Ha, Friend of the Family as in his "very good friend". Evidently Dad liked to keep his liaisons secret from his "kids" and was really put out when they showed up and ruined his weekend. I am surprised he didn't dump them out on the street and save his own life. Marguerite is well out of that family. Jody, you are right. The logistics simply do not add up, as with many WW stories of both genres.
As for who and whom, I think you will find that most American grammarians have just about given up on whom since no one uses it any more. Same for the word me. Even supposedly educated people are afraid of it and resort to I and myself constantly. Ever watch TV?
Mary Jo, The "I" error is one of my pet peeves; just can't stand it and don't understand why it is so common (Betty sent books to Joe and I -- oh, really, she sent books to I?) You're right; I hear it on TV by journalists all the time.

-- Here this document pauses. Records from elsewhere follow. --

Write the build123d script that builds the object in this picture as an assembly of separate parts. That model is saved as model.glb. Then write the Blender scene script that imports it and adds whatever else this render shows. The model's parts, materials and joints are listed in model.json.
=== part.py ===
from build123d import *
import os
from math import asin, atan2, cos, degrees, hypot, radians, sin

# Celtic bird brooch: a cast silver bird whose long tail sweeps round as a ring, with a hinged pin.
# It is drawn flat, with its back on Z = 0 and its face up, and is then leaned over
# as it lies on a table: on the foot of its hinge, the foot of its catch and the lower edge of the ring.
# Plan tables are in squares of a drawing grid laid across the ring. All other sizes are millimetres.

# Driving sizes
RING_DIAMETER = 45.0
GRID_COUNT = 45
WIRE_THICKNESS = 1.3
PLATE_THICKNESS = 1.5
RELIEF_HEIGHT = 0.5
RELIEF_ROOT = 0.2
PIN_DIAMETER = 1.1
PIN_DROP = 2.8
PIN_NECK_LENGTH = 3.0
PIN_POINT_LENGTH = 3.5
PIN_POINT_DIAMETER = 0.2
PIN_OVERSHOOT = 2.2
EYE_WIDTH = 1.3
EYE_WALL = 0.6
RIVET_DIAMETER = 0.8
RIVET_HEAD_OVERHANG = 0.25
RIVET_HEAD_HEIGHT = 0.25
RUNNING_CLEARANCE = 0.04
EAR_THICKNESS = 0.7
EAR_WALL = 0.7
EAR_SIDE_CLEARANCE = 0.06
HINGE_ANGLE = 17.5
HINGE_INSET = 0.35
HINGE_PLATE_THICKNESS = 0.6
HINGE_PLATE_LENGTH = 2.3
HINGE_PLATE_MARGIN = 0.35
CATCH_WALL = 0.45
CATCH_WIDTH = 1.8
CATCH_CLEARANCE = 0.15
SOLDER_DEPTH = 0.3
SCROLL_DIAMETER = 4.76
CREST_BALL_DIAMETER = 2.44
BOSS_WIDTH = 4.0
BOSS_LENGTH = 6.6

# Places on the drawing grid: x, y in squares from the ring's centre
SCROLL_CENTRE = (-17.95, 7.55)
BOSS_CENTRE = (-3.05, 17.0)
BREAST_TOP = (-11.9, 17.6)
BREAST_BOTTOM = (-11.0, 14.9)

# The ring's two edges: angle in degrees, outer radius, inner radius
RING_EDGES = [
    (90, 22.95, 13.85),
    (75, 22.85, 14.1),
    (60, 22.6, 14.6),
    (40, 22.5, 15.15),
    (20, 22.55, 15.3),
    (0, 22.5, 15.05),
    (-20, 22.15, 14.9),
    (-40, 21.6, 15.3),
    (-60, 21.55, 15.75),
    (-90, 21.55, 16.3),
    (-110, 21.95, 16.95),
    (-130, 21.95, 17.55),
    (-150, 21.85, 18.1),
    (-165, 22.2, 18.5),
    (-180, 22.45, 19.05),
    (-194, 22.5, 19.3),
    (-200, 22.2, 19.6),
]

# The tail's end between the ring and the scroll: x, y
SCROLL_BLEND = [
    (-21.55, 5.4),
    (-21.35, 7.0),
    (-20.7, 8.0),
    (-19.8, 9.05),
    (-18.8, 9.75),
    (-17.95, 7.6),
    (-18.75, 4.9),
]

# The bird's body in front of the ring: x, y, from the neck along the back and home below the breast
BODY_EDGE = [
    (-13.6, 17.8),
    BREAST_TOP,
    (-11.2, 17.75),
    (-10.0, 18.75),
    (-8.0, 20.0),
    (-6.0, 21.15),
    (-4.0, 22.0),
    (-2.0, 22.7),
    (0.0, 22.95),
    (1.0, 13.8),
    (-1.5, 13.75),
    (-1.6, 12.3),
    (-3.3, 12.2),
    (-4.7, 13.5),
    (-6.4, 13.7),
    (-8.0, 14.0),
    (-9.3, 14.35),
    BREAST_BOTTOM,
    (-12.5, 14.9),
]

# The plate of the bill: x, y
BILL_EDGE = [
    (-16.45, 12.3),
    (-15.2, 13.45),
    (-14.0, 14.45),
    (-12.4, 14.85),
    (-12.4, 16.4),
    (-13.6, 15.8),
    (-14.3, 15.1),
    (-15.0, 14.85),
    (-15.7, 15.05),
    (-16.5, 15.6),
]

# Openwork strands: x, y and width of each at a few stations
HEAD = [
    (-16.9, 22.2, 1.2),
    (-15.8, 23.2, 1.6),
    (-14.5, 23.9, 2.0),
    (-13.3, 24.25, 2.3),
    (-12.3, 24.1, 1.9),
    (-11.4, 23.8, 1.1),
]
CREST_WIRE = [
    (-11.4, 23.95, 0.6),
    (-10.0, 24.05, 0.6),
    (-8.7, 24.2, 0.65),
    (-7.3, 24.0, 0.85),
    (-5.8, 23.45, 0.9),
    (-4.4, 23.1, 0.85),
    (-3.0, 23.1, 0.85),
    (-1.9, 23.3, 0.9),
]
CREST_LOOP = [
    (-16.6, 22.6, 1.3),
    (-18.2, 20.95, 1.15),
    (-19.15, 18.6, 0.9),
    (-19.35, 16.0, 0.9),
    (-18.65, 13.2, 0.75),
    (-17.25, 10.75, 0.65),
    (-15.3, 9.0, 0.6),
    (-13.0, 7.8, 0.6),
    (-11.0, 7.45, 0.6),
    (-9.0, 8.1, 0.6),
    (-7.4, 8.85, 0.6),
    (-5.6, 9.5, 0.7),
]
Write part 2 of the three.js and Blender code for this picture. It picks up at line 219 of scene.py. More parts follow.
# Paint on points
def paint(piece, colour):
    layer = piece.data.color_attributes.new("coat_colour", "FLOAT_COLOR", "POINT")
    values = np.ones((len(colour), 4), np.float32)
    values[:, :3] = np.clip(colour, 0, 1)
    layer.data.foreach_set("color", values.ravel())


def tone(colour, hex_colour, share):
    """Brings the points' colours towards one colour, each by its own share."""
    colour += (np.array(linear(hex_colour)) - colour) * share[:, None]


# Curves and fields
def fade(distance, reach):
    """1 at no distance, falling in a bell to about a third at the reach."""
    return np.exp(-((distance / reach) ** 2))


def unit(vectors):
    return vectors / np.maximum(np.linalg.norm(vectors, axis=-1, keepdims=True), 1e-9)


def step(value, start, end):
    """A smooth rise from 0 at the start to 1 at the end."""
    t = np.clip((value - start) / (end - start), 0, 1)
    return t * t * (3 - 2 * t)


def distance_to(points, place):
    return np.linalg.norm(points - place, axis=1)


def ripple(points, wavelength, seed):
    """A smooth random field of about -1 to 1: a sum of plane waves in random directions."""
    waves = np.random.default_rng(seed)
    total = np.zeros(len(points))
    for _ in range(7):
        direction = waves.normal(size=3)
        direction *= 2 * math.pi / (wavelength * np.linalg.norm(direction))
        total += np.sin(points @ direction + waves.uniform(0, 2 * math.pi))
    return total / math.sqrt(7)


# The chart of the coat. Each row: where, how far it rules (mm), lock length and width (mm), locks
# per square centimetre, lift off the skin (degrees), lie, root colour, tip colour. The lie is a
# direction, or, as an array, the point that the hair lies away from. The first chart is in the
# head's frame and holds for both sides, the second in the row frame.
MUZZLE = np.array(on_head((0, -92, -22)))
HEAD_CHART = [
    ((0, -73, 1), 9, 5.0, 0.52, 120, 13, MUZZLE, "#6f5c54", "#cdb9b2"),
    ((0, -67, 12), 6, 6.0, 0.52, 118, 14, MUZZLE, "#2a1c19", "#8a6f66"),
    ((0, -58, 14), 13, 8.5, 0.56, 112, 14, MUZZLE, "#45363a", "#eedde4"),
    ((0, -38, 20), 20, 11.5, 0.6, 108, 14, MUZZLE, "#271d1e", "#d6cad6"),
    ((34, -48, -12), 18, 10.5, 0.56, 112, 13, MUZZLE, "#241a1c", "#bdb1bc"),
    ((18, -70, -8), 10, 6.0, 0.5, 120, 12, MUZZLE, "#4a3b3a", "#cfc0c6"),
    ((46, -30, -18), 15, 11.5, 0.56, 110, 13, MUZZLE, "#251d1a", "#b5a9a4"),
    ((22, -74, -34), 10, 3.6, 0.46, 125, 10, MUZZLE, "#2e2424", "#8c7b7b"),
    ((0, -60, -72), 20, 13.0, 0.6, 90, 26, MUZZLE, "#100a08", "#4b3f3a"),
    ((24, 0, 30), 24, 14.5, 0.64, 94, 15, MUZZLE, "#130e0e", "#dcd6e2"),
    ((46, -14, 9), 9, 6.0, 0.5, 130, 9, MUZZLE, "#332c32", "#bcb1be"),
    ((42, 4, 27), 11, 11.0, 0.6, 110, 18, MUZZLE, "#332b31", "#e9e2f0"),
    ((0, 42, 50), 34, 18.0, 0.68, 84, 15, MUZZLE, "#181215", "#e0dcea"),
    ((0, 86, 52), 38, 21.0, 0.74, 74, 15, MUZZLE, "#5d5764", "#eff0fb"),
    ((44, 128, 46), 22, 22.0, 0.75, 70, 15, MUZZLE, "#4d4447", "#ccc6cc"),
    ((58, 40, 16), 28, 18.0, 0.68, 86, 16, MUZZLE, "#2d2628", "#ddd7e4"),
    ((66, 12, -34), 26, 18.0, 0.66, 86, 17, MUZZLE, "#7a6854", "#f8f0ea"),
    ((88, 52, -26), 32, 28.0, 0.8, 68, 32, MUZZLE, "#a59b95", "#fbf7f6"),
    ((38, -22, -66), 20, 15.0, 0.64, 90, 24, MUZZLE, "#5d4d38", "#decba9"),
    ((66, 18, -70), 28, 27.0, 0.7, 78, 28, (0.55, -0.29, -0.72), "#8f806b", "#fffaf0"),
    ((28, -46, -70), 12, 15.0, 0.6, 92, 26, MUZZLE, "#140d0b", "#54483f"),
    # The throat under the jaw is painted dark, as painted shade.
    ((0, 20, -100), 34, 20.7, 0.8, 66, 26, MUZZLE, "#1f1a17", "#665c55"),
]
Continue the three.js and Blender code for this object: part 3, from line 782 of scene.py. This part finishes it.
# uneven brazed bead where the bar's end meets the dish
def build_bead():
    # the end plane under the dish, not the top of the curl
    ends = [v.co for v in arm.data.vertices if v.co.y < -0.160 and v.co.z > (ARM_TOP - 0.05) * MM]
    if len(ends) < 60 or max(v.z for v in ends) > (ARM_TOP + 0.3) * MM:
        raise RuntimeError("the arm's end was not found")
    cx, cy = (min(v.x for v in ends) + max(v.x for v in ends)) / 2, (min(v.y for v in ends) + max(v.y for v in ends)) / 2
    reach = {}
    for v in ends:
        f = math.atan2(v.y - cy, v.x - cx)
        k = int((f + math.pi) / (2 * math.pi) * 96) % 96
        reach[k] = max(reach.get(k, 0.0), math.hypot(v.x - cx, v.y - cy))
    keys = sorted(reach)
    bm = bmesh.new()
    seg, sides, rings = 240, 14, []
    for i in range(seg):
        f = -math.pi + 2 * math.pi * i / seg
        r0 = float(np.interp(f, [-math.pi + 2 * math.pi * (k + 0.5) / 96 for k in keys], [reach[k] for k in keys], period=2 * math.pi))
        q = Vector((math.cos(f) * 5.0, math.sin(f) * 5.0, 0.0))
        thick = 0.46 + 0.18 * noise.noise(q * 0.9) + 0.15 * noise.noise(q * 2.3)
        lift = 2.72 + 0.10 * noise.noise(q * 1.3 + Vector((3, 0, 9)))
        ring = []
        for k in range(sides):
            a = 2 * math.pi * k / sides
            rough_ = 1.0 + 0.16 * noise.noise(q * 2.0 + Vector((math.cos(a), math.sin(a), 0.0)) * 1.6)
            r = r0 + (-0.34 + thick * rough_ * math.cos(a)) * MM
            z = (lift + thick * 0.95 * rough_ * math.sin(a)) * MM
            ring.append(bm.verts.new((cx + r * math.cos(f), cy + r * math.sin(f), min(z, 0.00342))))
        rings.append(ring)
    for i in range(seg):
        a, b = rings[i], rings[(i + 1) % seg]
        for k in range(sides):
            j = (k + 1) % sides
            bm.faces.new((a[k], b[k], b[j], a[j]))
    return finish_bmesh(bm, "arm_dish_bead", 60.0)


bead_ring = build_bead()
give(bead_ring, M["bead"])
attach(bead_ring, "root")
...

Tamara, the thing is, the American ear is becoming so accustomed to the "I error" that it is now almost impossible to convince anyone that it is wrong. Language is the one thing that binds us all together. It does deserve more respect.
I agree, Mary Jo, and I think one reason is that we hear the correction from parents and teachers, "Johnny and I went to the store" rather than "Me and Johnny", and people get it into their heads that there is no place for the word "me", that it is always wrong.